Più complesso e articolato lo spot della Nike che riesce ad incastrare perfettamente il tipico tema “dark” di Halloween con uno storytelling ispirato al film “Scream”. La protagonista è perseguitata da un killer. Che può fare? Correre, ovvio! «Run for your life» ... Ma con un paio di scarpe Nike, riesci anche a seminare il killer. E «You’ll live longer» come recita il pay-off.
Nel 2014 la catena svedese IKEA per Halloween ideò un video per il mercato di Singapore che ricalca “Shining” il capolavoro dell'horror di Stanley Kubrick con il bambino che scorrazza tra gli stand del magazzino col suo triciclo rosso… Kubrick non avrebbe saputo fare di meglio.

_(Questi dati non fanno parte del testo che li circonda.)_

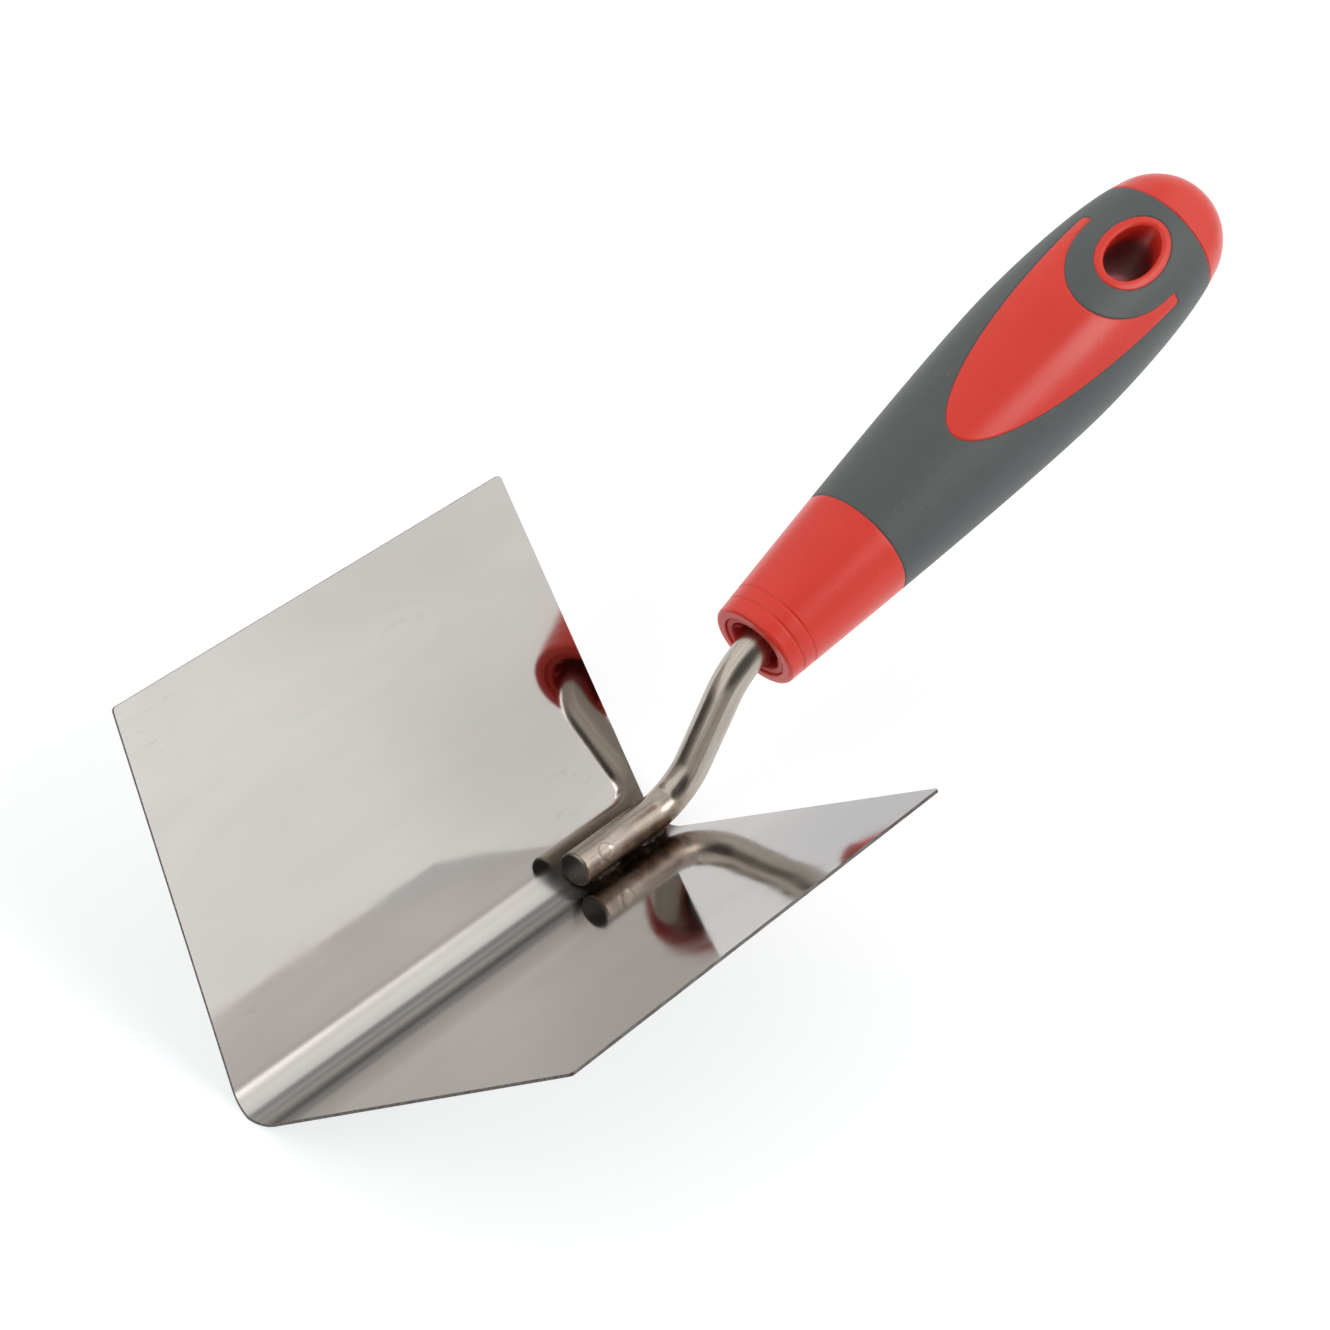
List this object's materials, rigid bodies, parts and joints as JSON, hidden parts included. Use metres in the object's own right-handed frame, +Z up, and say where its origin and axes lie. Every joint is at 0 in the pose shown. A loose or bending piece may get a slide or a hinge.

E per Halloween Samara, la protagonista di “The Ring”, poteva non essere evocata? Certo, come promoter per “Phones 4Y”.  E non potrete non accettare il suo invito…
I bambini ne sanno una più di… Halloween. La Snickers lo sa… e ha ingaggiato una minacciosa signora che “consiglia” di riempire il proprio carrello proprio di praline Snickers.
Infine in questa brevissima carrellata di spot “horror” troviamo la Volkswagen che punta proprio sulla nomea dei tedeschi come persone rigide e poco inclini al “sense of humour” e pubblica una serie di auto che – nei film horror – non riescono a partire per poi invitare nel pay-off finale a chiedersi come mai nei film horror non ci siano mai auto Volkswagen.
 
Concludendo non dobbiamo permettere che le zucche e i fantasmi possano soppiantare i nostri dolcetti, le castagne, i fichi secchi e giocattoli. È giunta l’ora di riappropriarci della nostra identità e della nostra cultura, partendo proprio dai più piccoli. Ai genitori e soprattutto ai nonni va questo importante compito di tramandare e tenere saldamente in vita queste tradizioni, raccontando le favole e i racconti che hanno sempre inchiodato alla sedia intere generazioni di bambini, secondo le quali nella notte tra l’1 ed il 2 di novembre i nostri cari morti tornano a farci visita, portando dolci e regali. È una questione di identità e di cultura: dobbiamo difenderla.
 Ed ora che sapete il vero significato della zucca intagliata abbiamo la conferma che quelle che vedete in giro sono solo delle …zucche vuote!.